Stored data -
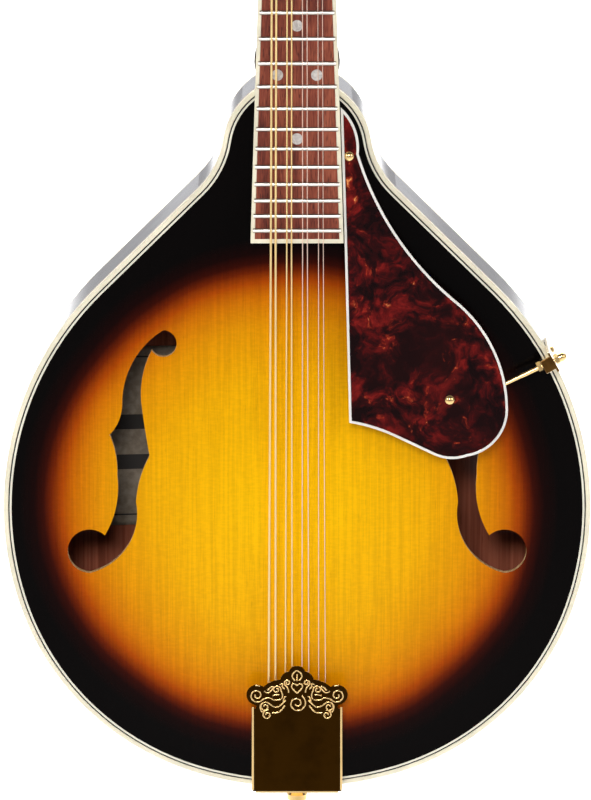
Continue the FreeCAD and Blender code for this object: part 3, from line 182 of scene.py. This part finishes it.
def burst_inset(surface):
    """How far a point lies inside the sunburst's dark edge, in millimetres."""
    x, _, z = surface.axes()
    side = surface.math("ABSOLUTE", x)
    across = surface.minus(x, BURST_CENTRE[0])
    rise = surface.minus(z, BURST_CENTRE[1])
    squares = surface.plus(surface.times(across, across), surface.times(rise, rise))
    from_centre = surface.math("SQRT", squares)
    round_part = surface.minus(BURST_REACH, from_centre)
    flank_x = surface.times(surface.minus(FLANK_POINT[0], side), FLANK_NORMAL[0])
    flank_z = surface.times(surface.minus(FLANK_POINT[1], z), FLANK_NORMAL[1])
    flank = surface.plus(flank_x, flank_z)
    neck_end = surface.minus(BURST_NECK_END, z)
    lower = surface.math("SMOOTH_MIN", round_part, flank, BURST_SOFTNESS)
    inset = surface.math("SMOOTH_MIN", lower, neck_end, BURST_SOFTNESS)
    wander = surface.span(surface.noise(9.0, 2.0), 0.3, 0.7, -BURST_WANDER, BURST_WANDER)
    return surface.plus(inset, wander)


def wood_grain(surface, lines, pores):
    """Light and dark year lines along Z, from -1 to 1, and small pores from 0 to 1."""
    broad = surface.noise(lines, 3.0, (1.0, 0.3, 0.012), 0.3)
    fine = surface.noise(lines * 3.1, 2.0, (1.0, 0.3, 0.02))
    broad = surface.span(broad, 0.3, 0.7, -0.65, 0.65)
    fine = surface.span(fine, 0.3, 0.7, -0.35, 0.35)
    flecks = surface.span(surface.noise(pores, 2.0, (1.0, 1.0, 0.09)), 0.62, 0.74)
    return surface.plus(broad, fine), flecks


SPRUCE_DARK = (0.52, 0.30, 0.12)
SPRUCE_LIGHT = (0.78, 0.55, 0.29)


def spruce_top():
    """Vintage sunburst over spruce, with raw wood on the sound holes' walls and inside."""
    surface = Surface("top_sunburst", (0.6, 0.3, 0.01), 0.2, Specular_IOR_Level=0.06)
    inset = surface.math("DIVIDE", burst_inset(surface), BURST_SPAN)
    lacquer = surface.ramp(inset, [(place / BURST_SPAN, colour) for place, colour in BURST_COLOURS])
    grain, flecks = wood_grain(surface, 900.0, 1700.0)
    shade = surface.span(grain, -0.7, 0.7, 0.90, 1.05)
    silk = surface.span(surface.noise(1100.0, 2.0, (0.25, 1.0, 1.0)), 0.35, 0.68, 0.95, 1.03)
    shade = surface.times(shade, silk)
    shade = surface.times(shade, surface.minus(1.0, surface.times(flecks, 0.12)))
    grey = surface.add("CombineColor", {0: shade, 1: shade, 2: shade}).outputs[0]
    shaded = surface.mix(1.0, lacquer, grey, "MULTIPLY")
    raw = surface.ramp(surface.span(grain, -0.8, 0.8), [(0.0, SPRUCE_DARK), (1.0, SPRUCE_LIGHT)])
    outside = surface.math("LESS_THAN", surface.facing()[1], -0.4)
    surface.feed("Base Color", surface.mix(outside, raw, shaded))
    surface.feed("Roughness", surface.mix(outside, (0.7, 0.7, 0.7), (0.17, 0.17, 0.17)))
    surface.bump(grain, 0.000012, 0.6)
    return surface


def darker(colour, share):
    return tuple(share * part for part in colour)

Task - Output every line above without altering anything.

Answer to this exercise -
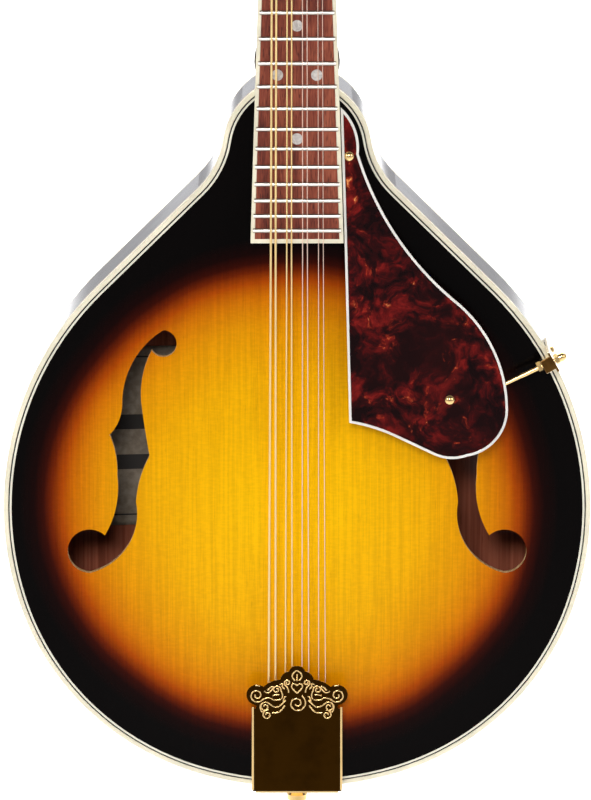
Continue the FreeCAD and Blender code for this object: part 3, from line 182 of scene.py. This part finishes it.
def burst_inset(surface):
    """How far a point lies inside the sunburst's dark edge, in millimetres."""
    x, _, z = surface.axes()
    side = surface.math("ABSOLUTE", x)
    across = surface.minus(x, BURST_CENTRE[0])
    rise = surface.minus(z, BURST_CENTRE[1])
    squares = surface.plus(surface.times(across, across), surface.times(rise, rise))
    from_centre = surface.math("SQRT", squares)
    round_part = surface.minus(BURST_REACH, from_centre)
    flank_x = surface.times(surface.minus(FLANK_POINT[0], side), FLANK_NORMAL[0])
    flank_z = surface.times(surface.minus(FLANK_POINT[1], z), FLANK_NORMAL[1])
    flank = surface.plus(flank_x, flank_z)
    neck_end = surface.minus(BURST_NECK_END, z)
    lower = surface.math("SMOOTH_MIN", round_part, flank, BURST_SOFTNESS)
    inset = surface.math("SMOOTH_MIN", lower, neck_end, BURST_SOFTNESS)
    wander = surface.span(surface.noise(9.0, 2.0), 0.3, 0.7, -BURST_WANDER, BURST_WANDER)
    return surface.plus(inset, wander)


def wood_grain(surface, lines, pores):
    """Light and dark year lines along Z, from -1 to 1, and small pores from 0 to 1."""
    broad = surface.noise(lines, 3.0, (1.0, 0.3, 0.012), 0.3)
    fine = surface.noise(lines * 3.1, 2.0, (1.0, 0.3, 0.02))
    broad = surface.span(broad, 0.3, 0.7, -0.65, 0.65)
    fine = surface.span(fine, 0.3, 0.7, -0.35, 0.35)
    flecks = surface.span(surface.noise(pores, 2.0, (1.0, 1.0, 0.09)), 0.62, 0.74)
    return surface.plus(broad, fine), flecks


SPRUCE_DARK = (0.52, 0.30, 0.12)
SPRUCE_LIGHT = (0.78, 0.55, 0.29)


def spruce_top():
    """Vintage sunburst over spruce, with raw wood on the sound holes' walls and inside."""
    surface = Surface("top_sunburst", (0.6, 0.3, 0.01), 0.2, Specular_IOR_Level=0.06)
    inset = surface.math("DIVIDE", burst_inset(surface), BURST_SPAN)
    lacquer = surface.ramp(inset, [(place / BURST_SPAN, colour) for place, colour in BURST_COLOURS])
    grain, flecks = wood_grain(surface, 900.0, 1700.0)
    shade = surface.span(grain, -0.7, 0.7, 0.90, 1.05)
    silk = surface.span(surface.noise(1100.0, 2.0, (0.25, 1.0, 1.0)), 0.35, 0.68, 0.95, 1.03)
    shade = surface.times(shade, silk)
    shade = surface.times(shade, surface.minus(1.0, surface.times(flecks, 0.12)))
    grey = surface.add("CombineColor", {0: shade, 1: shade, 2: shade}).outputs[0]
    shaded = surface.mix(1.0, lacquer, grey, "MULTIPLY")
    raw = surface.ramp(surface.span(grain, -0.8, 0.8), [(0.0, SPRUCE_DARK), (1.0, SPRUCE_LIGHT)])
    outside = surface.math("LESS_THAN", surface.facing()[1], -0.4)
    surface.feed("Base Color", surface.mix(outside, raw, shaded))
    surface.feed("Roughness", surface.mix(outside, (0.7, 0.7, 0.7), (0.17, 0.17, 0.17)))
    surface.bump(grain, 0.000012, 0.6)
    return surface


def darker(colour, share):
    return tuple(share * part for part in colour)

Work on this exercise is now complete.